I asked him why not. His response:

"Maybe because they already had someone just waiting for them to come around. Some I weren't sexual with we just didn't click at all"

:confused:. I'm not sure what to think about that because most women I know want a relationship ultimately with the person they are dating. Plus, I don't feel like he really answered the question. Like is he trying to say all the feelings were unrequited? They all had somebody else on the side? I just find it odd that he spent five years dating and having sex with people and didn't make a connection or nobody wanted a relationship. I'm still confused and on the fence.
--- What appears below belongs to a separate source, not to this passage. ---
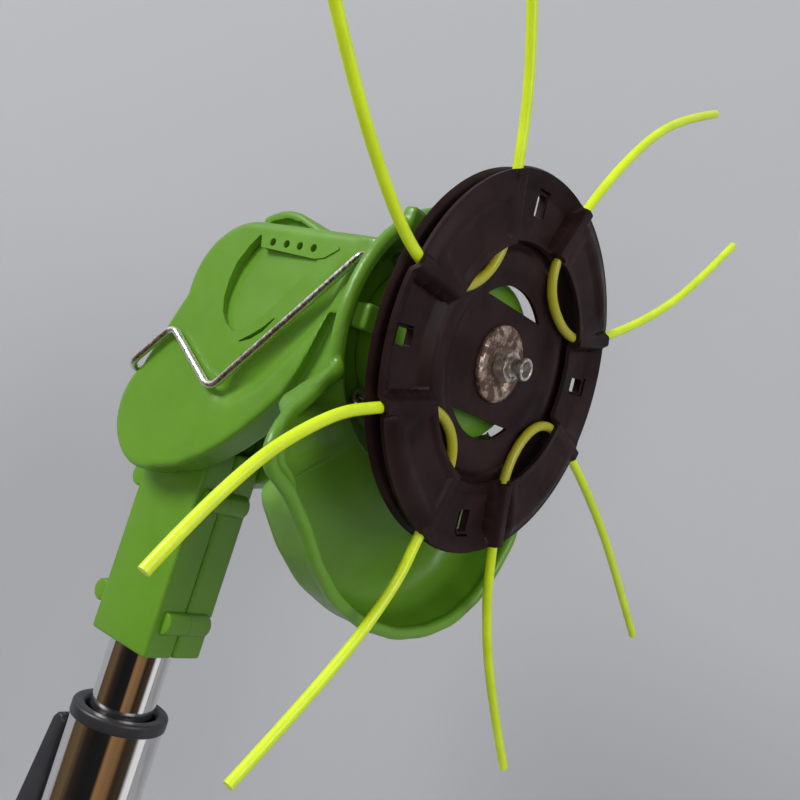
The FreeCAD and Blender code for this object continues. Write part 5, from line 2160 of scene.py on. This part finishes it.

I mean I guess you're supposed to sew your oats in your twenties, but my heart just doesn't work like that so I don't understand it.

I understand it. :lachen:
I'm confused, did you want him in a relationship or not?
Did you want him having sex or celibate?
Do you really like this guy?
 
Is it a red flag when you first meet a guy and all he does is talk about his self????? Granted its only been a couple of days but dude has not asked me ANYTHING about myself..doesn't know if/where I work, where I went to college...nothing! And I'm not the type to volunteer any information so if you don't ask...you may never know when dealing with me.
 
Is it a red flag when you first meet a guy and all he does is talk about his self????? Granted its only been a couple of days but dude has not asked me ANYTHING about myself..doesn't know if/where I work, where I went to college...nothing! And I'm not the type to volunteer any information so if you don't ask...you may never know when dealing with me.

I think so. It's certainly a red flag if you are looking for a serious relationship with someone who is interested in you as a person. At the same time, you don't want to be interrogated and reveal too much about yourself too soon. Seems to me that it should be a slow give and take, back and forth, respectful exchange of information.

For now let him keep talking. I wouldn't try to force my information on him. If after a couple more days it's still all about him then I would fall back, especially if he hasn't asked you out on a decent date, and followed through.